Task inputs >>
════════════════
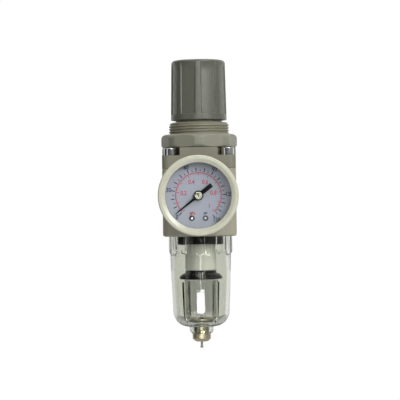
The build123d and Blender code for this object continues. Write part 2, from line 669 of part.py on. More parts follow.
════════════════
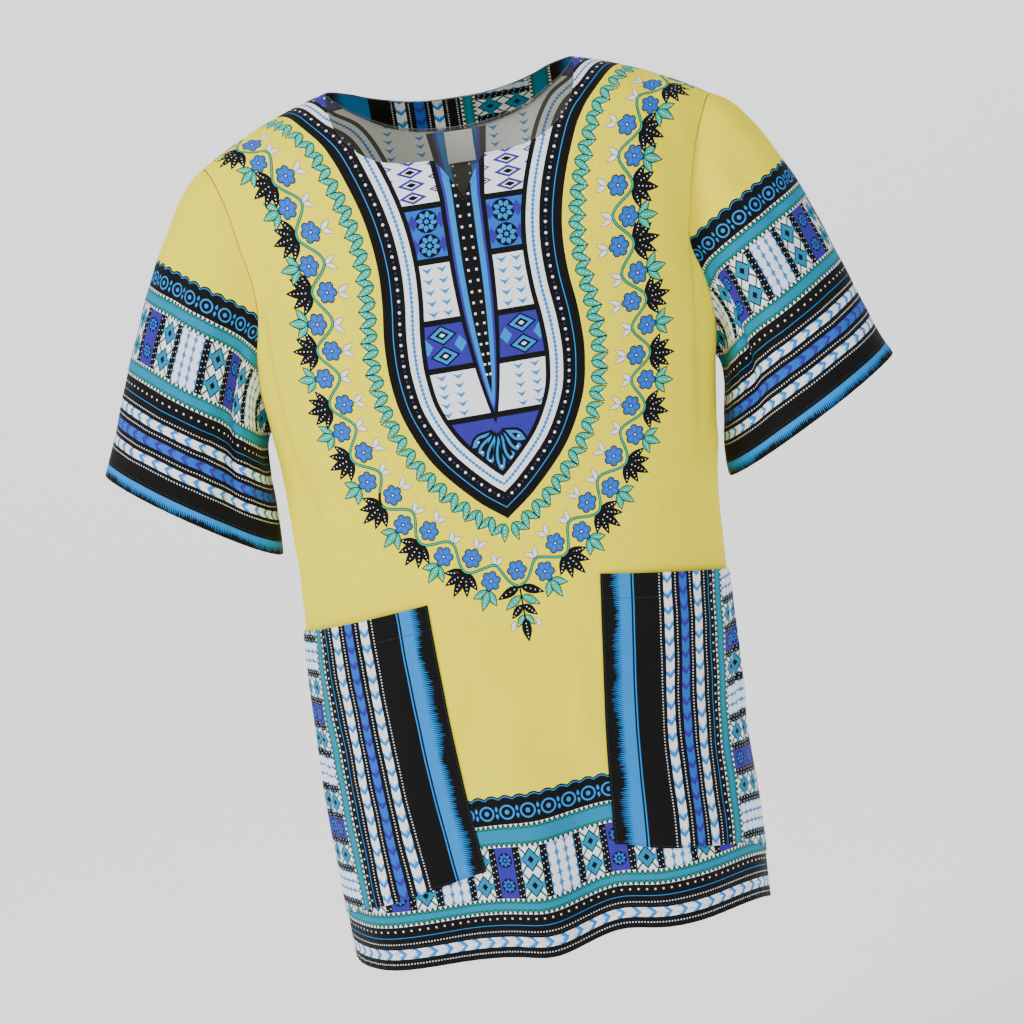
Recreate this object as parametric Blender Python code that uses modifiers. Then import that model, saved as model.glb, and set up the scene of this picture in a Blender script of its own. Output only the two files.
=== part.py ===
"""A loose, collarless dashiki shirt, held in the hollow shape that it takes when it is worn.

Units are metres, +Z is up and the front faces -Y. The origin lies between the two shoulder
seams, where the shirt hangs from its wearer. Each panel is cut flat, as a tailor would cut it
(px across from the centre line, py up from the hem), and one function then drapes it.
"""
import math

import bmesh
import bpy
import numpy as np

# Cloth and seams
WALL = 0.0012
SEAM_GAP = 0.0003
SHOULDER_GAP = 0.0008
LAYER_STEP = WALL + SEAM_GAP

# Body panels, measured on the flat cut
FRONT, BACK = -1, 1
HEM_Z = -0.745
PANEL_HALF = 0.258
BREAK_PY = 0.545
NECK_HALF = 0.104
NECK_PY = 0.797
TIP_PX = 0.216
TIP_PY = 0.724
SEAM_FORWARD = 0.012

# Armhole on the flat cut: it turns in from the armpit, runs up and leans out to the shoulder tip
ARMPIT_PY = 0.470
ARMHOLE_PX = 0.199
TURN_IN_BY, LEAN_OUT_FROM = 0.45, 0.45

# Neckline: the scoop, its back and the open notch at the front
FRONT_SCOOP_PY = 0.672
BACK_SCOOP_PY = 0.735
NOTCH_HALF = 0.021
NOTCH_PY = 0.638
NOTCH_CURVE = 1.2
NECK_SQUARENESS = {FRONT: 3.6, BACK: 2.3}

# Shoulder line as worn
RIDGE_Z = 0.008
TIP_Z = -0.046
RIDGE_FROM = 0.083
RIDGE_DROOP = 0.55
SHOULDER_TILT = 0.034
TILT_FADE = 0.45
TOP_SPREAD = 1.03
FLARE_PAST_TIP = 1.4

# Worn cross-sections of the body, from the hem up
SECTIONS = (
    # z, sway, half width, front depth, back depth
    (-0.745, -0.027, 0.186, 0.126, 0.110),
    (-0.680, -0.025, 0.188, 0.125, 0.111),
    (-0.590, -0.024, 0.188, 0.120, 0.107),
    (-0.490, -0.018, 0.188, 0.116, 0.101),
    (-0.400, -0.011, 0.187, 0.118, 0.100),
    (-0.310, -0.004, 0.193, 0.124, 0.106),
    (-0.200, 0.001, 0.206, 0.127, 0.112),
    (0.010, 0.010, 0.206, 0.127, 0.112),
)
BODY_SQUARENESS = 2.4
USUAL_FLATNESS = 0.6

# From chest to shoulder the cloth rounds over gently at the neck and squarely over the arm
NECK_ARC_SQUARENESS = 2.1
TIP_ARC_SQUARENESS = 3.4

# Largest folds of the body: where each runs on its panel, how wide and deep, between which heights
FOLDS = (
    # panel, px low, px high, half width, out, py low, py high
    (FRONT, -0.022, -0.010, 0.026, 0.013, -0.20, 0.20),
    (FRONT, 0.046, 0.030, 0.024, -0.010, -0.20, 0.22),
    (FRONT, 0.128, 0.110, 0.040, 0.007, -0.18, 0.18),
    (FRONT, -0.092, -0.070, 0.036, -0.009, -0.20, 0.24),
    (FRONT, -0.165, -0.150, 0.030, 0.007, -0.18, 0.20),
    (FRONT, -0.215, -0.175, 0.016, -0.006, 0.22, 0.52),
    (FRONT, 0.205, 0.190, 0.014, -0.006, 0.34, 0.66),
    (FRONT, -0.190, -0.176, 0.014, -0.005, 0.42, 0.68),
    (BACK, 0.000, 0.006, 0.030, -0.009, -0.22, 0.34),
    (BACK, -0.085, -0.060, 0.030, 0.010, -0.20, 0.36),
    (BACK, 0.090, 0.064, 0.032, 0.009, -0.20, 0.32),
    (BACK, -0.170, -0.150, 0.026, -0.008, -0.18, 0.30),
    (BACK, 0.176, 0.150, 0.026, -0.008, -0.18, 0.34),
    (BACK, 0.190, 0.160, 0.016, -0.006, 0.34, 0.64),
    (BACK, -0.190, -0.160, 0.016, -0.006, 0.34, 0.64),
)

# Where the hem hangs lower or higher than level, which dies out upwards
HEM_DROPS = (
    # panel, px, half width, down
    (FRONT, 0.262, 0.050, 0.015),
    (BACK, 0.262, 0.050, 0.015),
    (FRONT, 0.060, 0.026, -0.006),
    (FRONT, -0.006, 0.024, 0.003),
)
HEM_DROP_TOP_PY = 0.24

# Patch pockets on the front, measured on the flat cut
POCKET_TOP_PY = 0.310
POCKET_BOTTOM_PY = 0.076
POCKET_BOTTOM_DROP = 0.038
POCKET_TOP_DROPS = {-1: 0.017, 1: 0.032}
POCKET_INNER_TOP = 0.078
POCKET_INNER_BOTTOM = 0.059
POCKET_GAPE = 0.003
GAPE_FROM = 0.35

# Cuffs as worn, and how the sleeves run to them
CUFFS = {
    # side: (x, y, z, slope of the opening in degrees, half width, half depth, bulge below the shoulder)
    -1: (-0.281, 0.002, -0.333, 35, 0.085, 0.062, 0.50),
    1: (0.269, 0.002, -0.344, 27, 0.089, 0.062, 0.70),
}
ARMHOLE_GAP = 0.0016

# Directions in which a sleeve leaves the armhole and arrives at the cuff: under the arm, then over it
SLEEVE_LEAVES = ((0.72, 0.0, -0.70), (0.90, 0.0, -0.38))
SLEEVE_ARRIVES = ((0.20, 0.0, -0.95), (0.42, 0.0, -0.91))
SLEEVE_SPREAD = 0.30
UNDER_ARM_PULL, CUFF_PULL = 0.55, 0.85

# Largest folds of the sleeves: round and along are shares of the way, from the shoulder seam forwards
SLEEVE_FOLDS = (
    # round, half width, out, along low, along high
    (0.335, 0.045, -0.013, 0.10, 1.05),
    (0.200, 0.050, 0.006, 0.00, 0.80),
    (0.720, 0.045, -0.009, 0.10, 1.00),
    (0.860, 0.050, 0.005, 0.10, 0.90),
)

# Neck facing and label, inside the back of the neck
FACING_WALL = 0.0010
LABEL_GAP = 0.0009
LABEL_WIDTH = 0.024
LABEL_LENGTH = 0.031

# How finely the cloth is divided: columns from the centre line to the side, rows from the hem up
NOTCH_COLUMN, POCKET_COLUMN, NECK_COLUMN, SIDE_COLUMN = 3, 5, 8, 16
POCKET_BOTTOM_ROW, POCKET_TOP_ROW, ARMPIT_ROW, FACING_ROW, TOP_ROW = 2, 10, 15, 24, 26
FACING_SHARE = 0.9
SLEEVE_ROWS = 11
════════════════
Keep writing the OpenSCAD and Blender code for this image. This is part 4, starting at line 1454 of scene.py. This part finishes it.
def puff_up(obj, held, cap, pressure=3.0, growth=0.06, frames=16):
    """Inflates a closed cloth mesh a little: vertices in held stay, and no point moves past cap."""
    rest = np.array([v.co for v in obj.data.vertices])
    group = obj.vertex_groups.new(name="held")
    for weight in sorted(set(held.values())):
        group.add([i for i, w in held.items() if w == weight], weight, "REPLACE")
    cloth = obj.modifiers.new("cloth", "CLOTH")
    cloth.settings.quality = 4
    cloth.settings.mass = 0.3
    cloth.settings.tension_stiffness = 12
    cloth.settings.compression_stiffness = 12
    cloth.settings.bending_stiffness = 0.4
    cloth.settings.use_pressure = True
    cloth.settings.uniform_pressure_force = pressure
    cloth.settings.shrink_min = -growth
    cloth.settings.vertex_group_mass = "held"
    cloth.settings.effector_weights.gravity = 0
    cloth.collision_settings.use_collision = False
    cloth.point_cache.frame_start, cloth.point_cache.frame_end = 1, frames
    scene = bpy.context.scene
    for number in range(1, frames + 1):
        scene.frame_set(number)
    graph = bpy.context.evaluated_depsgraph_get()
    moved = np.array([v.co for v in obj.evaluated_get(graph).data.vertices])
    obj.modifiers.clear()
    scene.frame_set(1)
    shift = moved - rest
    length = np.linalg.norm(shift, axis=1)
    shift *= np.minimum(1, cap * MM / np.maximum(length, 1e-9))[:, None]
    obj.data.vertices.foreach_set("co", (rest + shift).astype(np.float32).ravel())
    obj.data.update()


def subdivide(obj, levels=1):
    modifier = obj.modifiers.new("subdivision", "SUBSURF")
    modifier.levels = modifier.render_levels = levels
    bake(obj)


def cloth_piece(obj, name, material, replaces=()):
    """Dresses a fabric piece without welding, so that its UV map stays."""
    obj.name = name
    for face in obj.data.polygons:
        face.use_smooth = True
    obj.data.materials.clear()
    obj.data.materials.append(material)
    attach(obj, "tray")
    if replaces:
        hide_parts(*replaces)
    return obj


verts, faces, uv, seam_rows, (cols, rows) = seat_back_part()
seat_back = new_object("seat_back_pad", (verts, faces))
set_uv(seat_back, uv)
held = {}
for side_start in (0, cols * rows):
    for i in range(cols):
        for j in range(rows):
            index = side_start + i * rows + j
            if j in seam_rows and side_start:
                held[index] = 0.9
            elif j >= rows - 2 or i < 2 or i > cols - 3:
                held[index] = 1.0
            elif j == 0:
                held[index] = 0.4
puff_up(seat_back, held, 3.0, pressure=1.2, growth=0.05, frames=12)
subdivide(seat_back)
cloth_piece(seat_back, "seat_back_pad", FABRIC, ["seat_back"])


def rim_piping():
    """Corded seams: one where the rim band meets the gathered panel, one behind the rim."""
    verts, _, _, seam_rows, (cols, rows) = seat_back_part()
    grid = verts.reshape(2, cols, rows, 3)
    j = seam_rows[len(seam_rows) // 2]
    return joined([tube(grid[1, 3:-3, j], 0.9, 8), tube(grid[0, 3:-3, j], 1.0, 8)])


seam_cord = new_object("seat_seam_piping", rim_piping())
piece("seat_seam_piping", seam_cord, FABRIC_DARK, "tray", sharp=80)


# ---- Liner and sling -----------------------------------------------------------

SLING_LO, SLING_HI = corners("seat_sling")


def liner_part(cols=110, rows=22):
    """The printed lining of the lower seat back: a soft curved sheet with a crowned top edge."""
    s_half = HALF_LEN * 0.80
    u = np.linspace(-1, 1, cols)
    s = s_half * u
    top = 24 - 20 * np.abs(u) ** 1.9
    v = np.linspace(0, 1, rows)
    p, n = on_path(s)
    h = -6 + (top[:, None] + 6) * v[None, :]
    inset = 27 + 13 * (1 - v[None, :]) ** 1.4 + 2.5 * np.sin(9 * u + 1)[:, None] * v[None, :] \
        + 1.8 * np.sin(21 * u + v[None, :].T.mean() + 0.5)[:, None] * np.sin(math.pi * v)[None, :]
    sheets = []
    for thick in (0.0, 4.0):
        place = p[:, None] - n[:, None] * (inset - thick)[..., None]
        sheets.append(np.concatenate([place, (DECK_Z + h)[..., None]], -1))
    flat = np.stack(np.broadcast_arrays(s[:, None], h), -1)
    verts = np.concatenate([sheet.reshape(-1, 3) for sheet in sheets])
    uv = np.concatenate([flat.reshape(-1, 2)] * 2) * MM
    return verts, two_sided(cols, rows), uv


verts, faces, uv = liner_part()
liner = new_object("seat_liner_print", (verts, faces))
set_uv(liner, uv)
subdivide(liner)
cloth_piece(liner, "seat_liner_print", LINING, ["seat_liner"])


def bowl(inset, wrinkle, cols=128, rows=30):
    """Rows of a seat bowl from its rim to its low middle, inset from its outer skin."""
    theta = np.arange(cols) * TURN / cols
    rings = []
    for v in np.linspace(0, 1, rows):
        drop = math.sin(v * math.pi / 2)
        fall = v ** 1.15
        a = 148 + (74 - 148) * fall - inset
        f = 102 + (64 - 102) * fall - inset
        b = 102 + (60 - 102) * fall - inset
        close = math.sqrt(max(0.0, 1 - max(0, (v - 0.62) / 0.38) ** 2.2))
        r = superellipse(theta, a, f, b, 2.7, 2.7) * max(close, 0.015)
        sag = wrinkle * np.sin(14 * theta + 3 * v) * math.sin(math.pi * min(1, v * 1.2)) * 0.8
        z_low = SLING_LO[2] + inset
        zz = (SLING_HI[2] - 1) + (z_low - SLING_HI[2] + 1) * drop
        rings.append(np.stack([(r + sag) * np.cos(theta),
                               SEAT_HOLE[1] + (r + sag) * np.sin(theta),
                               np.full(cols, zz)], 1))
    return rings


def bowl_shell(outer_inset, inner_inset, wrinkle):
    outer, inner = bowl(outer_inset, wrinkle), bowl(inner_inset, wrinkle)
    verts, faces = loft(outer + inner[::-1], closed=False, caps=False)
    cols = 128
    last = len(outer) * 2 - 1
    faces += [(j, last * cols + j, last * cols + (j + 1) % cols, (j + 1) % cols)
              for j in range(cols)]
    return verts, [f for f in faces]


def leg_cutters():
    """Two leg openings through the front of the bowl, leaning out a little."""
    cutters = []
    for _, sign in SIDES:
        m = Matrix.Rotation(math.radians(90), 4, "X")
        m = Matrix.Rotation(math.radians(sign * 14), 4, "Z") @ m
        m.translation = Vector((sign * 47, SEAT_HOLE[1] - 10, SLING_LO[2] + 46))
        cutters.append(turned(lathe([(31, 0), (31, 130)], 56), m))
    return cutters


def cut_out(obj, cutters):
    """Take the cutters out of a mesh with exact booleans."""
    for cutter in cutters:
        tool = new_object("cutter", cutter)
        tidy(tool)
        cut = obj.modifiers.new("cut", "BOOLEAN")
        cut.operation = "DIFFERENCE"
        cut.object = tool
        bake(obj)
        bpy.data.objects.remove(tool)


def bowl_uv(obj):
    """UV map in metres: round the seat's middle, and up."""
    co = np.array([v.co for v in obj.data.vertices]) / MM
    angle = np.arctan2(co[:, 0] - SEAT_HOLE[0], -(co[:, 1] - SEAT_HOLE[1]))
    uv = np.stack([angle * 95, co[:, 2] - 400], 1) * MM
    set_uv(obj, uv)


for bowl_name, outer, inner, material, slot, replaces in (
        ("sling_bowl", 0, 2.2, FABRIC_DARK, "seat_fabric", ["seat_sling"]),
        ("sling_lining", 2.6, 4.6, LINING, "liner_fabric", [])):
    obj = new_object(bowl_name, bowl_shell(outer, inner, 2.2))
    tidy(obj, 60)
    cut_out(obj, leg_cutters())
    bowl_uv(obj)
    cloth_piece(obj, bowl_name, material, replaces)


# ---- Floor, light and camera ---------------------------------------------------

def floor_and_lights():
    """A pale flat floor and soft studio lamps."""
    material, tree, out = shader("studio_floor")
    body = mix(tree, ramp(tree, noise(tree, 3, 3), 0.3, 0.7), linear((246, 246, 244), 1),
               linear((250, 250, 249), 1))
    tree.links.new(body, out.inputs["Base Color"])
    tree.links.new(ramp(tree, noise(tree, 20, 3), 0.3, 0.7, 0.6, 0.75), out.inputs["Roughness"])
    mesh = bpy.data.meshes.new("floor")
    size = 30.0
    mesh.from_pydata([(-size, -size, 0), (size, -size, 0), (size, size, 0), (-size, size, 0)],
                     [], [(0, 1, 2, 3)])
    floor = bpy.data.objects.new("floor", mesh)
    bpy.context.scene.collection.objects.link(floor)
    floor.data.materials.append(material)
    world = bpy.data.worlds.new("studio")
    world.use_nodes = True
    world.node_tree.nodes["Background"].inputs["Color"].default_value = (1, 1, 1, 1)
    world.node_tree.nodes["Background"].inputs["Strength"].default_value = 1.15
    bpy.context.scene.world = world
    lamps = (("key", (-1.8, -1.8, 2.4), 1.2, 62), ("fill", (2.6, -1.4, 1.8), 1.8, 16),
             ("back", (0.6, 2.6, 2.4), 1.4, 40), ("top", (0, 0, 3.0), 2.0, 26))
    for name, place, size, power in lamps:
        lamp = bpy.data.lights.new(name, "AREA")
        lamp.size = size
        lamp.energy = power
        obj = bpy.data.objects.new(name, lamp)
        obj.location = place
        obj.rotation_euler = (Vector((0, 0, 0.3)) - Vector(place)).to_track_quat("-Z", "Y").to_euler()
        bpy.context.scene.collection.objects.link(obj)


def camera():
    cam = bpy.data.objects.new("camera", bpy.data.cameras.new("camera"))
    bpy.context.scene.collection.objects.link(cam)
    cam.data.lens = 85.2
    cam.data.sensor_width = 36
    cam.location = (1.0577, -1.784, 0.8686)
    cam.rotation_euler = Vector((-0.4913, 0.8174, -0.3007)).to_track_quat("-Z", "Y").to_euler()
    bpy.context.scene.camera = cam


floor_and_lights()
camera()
════════════════
Instructions for the task >> Read the lines above. Gather those in which the string "this" is found.

Correct output >>
The build123d and Blender code for this object continues. Write part 2, from line 669 of part.py on. More parts follow.
Recreate this object as parametric Blender Python code that uses modifiers. Then import that model, saved as model.glb, and set up the scene of this picture in a Blender script of its own. Output only the two files.
Keep writing the OpenSCAD and Blender code for this image. This is part 4, starting at line 1454 of scene.py. This part finishes it.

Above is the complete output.